A Structured Framework for Delay Assessment

Each immigration delay mandate is evaluated through structured legal analysis, including:

  1. Total processing duration
  2. Evidence of file activity
  3. Stage of the application
  4. Stream-specific benchmarks
  5. Applicable Federal Court precedent

The objective is not volume-driven filings, but principled intervention where delay becomes legally unreasonable within established jurisprudence.

A Broader Structural Shift in 2026

Recent adjustments to publicly posted processing timelines across multiple immigration streams — including Start-Up Visa, Federal Self-Employed, H&C, and other categories — suggest that backlog pressures may continue shaping the litigation landscape.

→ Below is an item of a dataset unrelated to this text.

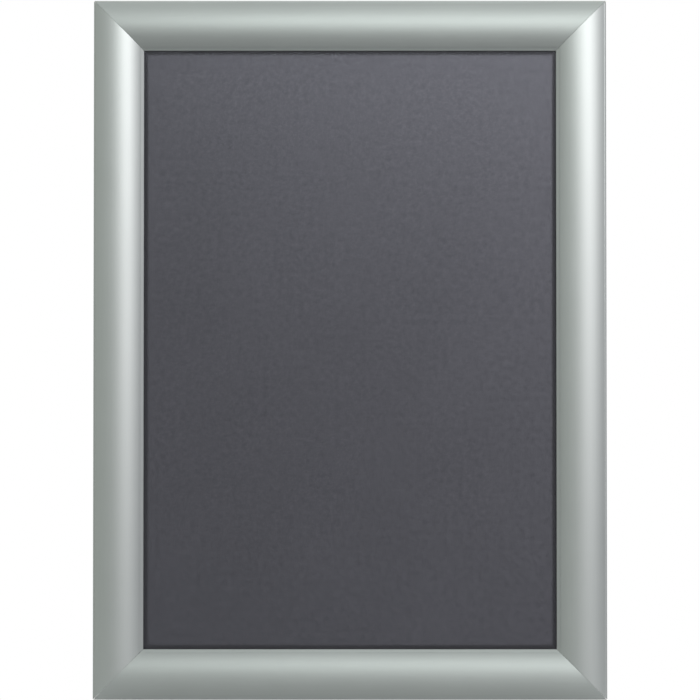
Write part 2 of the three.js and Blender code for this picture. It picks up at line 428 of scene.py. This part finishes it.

If prolonged administrative stagnation persists, mandamus applications are likely to remain a meaningful feature of immigration law practice in 2026.

For immigration practitioners, consultants, and business incubators, this signals the importance of structured delay assessment rather than reactive decision-making.

Where appropriate, collaboration on delay matters can ensure that litigation decisions are grounded in jurisprudence, not frustration.

Mandamus, when used properly, restores procedural movement. It is not confrontation. It is accountability.

Disclaimer: Mandamus is a discretionary remedy under Federal Court jurisdiction. Each matter must be assessed on its specific facts, procedural history, and applicable jurisprudence. Past mandates and prior outcomes do not guarantee future results. This publication is provided for informational purposes only and does not constitute legal advice.